«Siamo aperti a tutti ma devono rispettare le regole del gioco»

Cna: con qualità e prezzo, spodestate molte nostre imprese Vani i tentativi di integrazione: gli stranieri si aprono, loro no

TERAMO. Un’associazione che ha tentato di contenere l’espansione dei cinesi prima, e di stabilire regole comuni di convivenza, poi, è la Cna. «Noi siamo aperti e liberali, ma le imprese straniere devono integrarsi con le nostre aziende e non operare in un regime di concorrenza sleale», esordisce Gloriano Lanciotti, direttore dell’associazione che rappresenta artigiani e piccole imprese.

Lanciotti esamina il fenomeno sotto diversi aspetti. «Le aziende cinesi hanno “spodestato” una serie di imprese teramane che non erano competitive perchè in regola, rivoluzionando l’assetto del settore in provincia. Le aziende teramane rimaste in piedi producono con marchio proprio e sono solo committenti, il façon è sparito. Dall’abbigliamento e pelletteria, ora l’imprenditoria cinese abbraccia molti settori, dalle costruzioni al commercio, anche all’artigianato di servizio, ad esempio gli acconciatori. Anche in questi ambiti fanno concorrenza spietata, penetrano nel mercato offrendo prezzi stracciati, spesso a discapito della qualità e della sicurezza. E in questo periodo di crisi trovano terreno fertile».
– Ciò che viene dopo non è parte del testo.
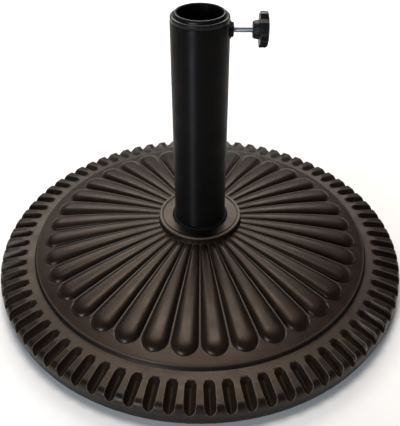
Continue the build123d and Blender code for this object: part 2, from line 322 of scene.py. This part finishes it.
def metal(name, colour, roughness):
    """Bare or plated steel with a fine grain and faint tarnish."""
    material, tree, shader, link = new_material(name)
    tarnish = spread(tree, noise(tree, 90, 4), 0.0, 1.0)
    darker = tuple(0.8 * c for c in colour)
    link(blend_colours(tree, tarnish, darker, colour), shader.inputs["Base Color"])
    shader.inputs["Metallic"].default_value = 1.0
    link(spread(tree, noise(tree, 500, 3), roughness - 0.06, roughness + 0.1), shader.inputs["Roughness"])
    link(bump(tree, noise(tree, 1400, 2), 0.02 * MM), shader.inputs["Normal"])
    return material


def rough_concrete(name):
    """Grey concrete with a coarse grain."""
    material, tree, shader, link = new_material(name)
    grains = spread(tree, noise(tree, 160, 6, 0.7), 0.0, 1.0)
    link(blend_colours(tree, grains, (0.30, 0.29, 0.27), (0.48, 0.47, 0.44)), shader.inputs["Base Color"])
    shader.inputs["Roughness"].default_value = 0.92
    link(bump(tree, noise(tree, 260, 6, 0.7), 0.5 * MM), shader.inputs["Normal"])
    return material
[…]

La Cna ha tentato di diffondere un minimo di cultura della legalità fra gli imprenditori cinesi. «Nel corso degli anni abbiamo cercato di farli entrare in sinergia con società e mondo imprenditoriale teramano, abbiamo organizzato incontri (anche con la Caritas) e diffuso un opuscolo in cinese, in collaborazione con la Provincia. Allora infatti si diceva che non conoscendo la lingua non avevano dimestichezza con la burocrazia e facevano quel che facevano, ignorando la legge. Iniziativa che abbiamo riproposto anche agli altri stranieri. Però mentre le altre comunità si sono un po’ integrate, la cinese rimane chiusa, difficile da penetrare», osserva il direttore. L’unico contatto è rappresentato dagli imprenditori cinesi che vanno alla Cna per chiedere finanziamenti. Qualcuno segue anche i corsi obbligatori per la sicurezza. «Noi abbiamo messo su una struttura ad hoc, un coordinamento di imprese straniere- si chiama Cna world - legato alle otre 5000 partite Iva che ci sono nella nostra provincia, con aziende che vanno dal Marocco all’Argentina, ma di cinesi non ne abbiamo associato nemmeno uno».

Lanciotti analizza anche i motivi per cui le aziende cinesi sono riuscite a penetrare tanto facilmente sul territorio. «Le aziende teramane che operavano nello stesso segmento erano già in crisi e si sarebbero dovute ristrutturare per fare un salto di qualità, con investimenti sul marchio e sull’export. Queste cose non sono state fatte per miopia della classe dirigente di allora e anche degli imprenditori. I cinesi si sono inserti dunque su un terreno fertile e in alcuni casi hanno salvato alcune situazioni, acquistando le macchine dai teramani, le cui aziende sono rimaste a fare solo il commerciale. Alcune imprese cinesi ormai hanno una qualità del prodotto elevata: se devono fare capi o borse per marchi importanti devono adeguarsi alle richieste. Ma la manodopera molto qualificata è scomparsa, nel tessile e pelletteria. Tanto che molte aziende rimaste sul mercato, oggi hanno difficoltà ad trovare operai specializzati. Un altro problema è che i cinesi non rimettono sul territorio il ricavato dell’attività imprenditoriale. Il territorio perde ricchezza: sono tutti utili che vanno via, pur usufruendo dei servizi di questa provincia». Tantopiù che fra le imprese cinesi l’evasione di imposte e contributi è alta, come accertato dalle ispezioni. (a.f.)